Grace and Pip, just on the cusp of their teenage years have come with their mum Clare to this veiled community after a harrowing episode with their father. A documentary filmmaker, he has become unbalanced and tried to burn their house down. They escape with their lives but lose everything, and now Clare fears his possible release from hospital where he has been under treatment. She has come to Virginia Crescent, which rings a vast and seemingly idyllic green common, to start a new life as far away from the old as she can get. It seems so peaceful and quiet. It's the sort of place where neighbors look out for each other. The kids are always in and out of each others' houses and families can all but leave their back doors unlocked. It is a community in all senses of the word. They know each other's histories and idiosyncrasies are good friends but maybe gossip a little, too. Many of the residents have lived there for years and years.
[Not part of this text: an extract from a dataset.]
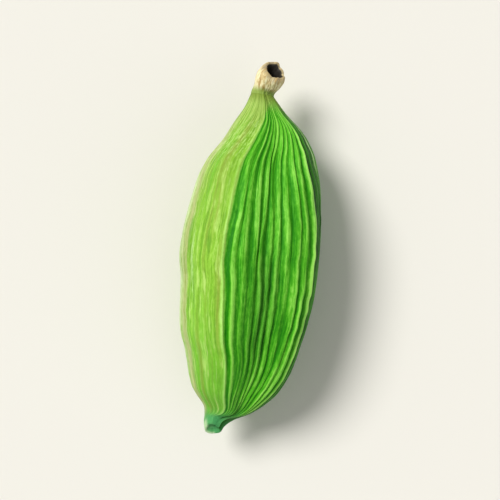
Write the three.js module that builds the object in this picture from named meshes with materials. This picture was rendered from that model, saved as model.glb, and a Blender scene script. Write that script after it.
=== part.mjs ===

Oh, but there are secrets. There are always secrets, aren't there? There is something or someone rotten lurking in the garden and Jewell lays out quite a cast of potential suspects. There are hints of a death in that same garden many years before. Is history simply repeating itself? There is the perfect family living next door, but the father is a little too friendly with some of the girls and women. A lecherous older man who has a knack for inappropriate conversations. Jealous teenagers. Maybe a father who's off balanced returning to finish what he began? A secret boyfriend. So many possibilities and so many motivations.
Younger sister, Pip, misses her father profusely and so writes him letters telling all about their new home and what she sees happening in the garden without telling him exactly where they live. So the story is revealed through a variety of sources. The story plays out in those sultry summer days, through Pip's letters, the girls and boys moving in packs--watching each other, Clare the mother who feels lost and at swim after her husband's breakdown, the neighbors . . . all eyes are to the green space, moving along in nice anticipation, building up the suspense of the crime you know has happened. But what did happen exactly? Grace lies unconscious in a hospital bed for the greater part of the story. But everyone offers some little piece of the puzzle and the solution, that final piece in place might show a different picture than expected.
This is truly a perfect summer read. Not too taxing to sit and read in the hot, sticky sunshine. Once the story begins to move, it rolls along nicely to the perhaps surprising conclusion. Be careful what you look at out your window or over your fence. You might misinterpret something. Or you might see something you shouldn't.